Problem: Starting with the first line and ending with the line that holds "self.tree.links.new(source, target)", repeat the material exactly.

** start of Given information **

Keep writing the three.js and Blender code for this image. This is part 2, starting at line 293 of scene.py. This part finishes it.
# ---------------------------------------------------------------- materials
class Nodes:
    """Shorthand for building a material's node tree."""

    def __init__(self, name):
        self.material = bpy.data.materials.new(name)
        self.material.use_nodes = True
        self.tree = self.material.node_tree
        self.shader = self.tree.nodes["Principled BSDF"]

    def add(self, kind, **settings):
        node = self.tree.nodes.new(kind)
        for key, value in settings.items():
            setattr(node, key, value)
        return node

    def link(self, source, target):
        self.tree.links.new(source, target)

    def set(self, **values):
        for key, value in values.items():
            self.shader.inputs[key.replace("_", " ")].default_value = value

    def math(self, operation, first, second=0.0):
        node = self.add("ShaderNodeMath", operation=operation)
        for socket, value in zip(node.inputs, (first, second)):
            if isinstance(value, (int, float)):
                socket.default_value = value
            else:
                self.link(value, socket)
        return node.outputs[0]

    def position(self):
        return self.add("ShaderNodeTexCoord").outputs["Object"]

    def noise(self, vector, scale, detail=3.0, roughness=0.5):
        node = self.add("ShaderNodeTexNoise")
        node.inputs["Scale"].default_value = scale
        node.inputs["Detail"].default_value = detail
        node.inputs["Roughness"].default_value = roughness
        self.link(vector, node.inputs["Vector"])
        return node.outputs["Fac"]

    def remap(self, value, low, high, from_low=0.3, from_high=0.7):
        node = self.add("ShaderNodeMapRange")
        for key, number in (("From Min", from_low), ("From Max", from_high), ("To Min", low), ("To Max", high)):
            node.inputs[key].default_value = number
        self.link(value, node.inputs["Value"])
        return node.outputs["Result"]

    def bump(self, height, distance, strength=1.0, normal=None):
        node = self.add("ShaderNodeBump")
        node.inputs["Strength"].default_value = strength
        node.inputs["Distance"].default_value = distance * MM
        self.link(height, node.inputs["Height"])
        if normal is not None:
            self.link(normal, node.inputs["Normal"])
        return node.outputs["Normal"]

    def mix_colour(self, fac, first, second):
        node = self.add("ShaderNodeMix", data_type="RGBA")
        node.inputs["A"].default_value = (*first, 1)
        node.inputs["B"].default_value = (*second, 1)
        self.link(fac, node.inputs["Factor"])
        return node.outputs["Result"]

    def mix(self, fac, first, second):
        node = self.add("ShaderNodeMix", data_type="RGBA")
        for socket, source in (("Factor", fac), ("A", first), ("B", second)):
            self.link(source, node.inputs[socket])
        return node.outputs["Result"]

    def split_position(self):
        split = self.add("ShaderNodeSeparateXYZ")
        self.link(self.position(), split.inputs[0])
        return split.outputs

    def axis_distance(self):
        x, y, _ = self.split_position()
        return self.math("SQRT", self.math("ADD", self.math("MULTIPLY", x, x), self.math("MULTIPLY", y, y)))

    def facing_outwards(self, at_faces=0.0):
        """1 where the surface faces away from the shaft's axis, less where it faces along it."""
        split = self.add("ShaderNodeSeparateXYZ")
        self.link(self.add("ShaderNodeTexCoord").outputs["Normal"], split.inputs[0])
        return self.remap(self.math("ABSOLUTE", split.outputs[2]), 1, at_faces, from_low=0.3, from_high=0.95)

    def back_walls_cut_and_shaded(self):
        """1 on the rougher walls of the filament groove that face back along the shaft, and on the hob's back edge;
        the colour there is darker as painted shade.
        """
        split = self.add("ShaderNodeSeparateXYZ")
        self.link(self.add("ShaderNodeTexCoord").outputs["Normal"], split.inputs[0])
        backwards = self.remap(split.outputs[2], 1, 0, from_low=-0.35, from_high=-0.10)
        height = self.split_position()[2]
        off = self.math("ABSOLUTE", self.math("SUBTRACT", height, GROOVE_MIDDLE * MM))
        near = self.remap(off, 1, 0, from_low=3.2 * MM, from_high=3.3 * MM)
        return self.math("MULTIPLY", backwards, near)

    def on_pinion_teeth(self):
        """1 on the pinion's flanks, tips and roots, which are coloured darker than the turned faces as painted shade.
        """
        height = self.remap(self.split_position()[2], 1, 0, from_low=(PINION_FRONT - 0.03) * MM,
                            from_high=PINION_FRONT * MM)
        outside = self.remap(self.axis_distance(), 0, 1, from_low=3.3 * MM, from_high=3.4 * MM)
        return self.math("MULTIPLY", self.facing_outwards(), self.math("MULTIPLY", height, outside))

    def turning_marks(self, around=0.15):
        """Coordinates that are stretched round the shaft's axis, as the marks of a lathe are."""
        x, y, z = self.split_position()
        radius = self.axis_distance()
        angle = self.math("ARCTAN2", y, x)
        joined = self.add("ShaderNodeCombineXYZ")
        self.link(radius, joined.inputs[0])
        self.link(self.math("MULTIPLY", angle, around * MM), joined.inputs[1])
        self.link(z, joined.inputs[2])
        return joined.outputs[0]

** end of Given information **

Exercise result:
Keep writing the three.js and Blender code for this image. This is part 2, starting at line 293 of scene.py. This part finishes it.
# ---------------------------------------------------------------- materials
class Nodes:
    """Shorthand for building a material's node tree."""

    def __init__(self, name):
        self.material = bpy.data.materials.new(name)
        self.material.use_nodes = True
        self.tree = self.material.node_tree
        self.shader = self.tree.nodes["Principled BSDF"]

    def add(self, kind, **settings):
        node = self.tree.nodes.new(kind)
        for key, value in settings.items():
            setattr(node, key, value)
        return node

    def link(self, source, target):
        self.tree.links.new(source, target)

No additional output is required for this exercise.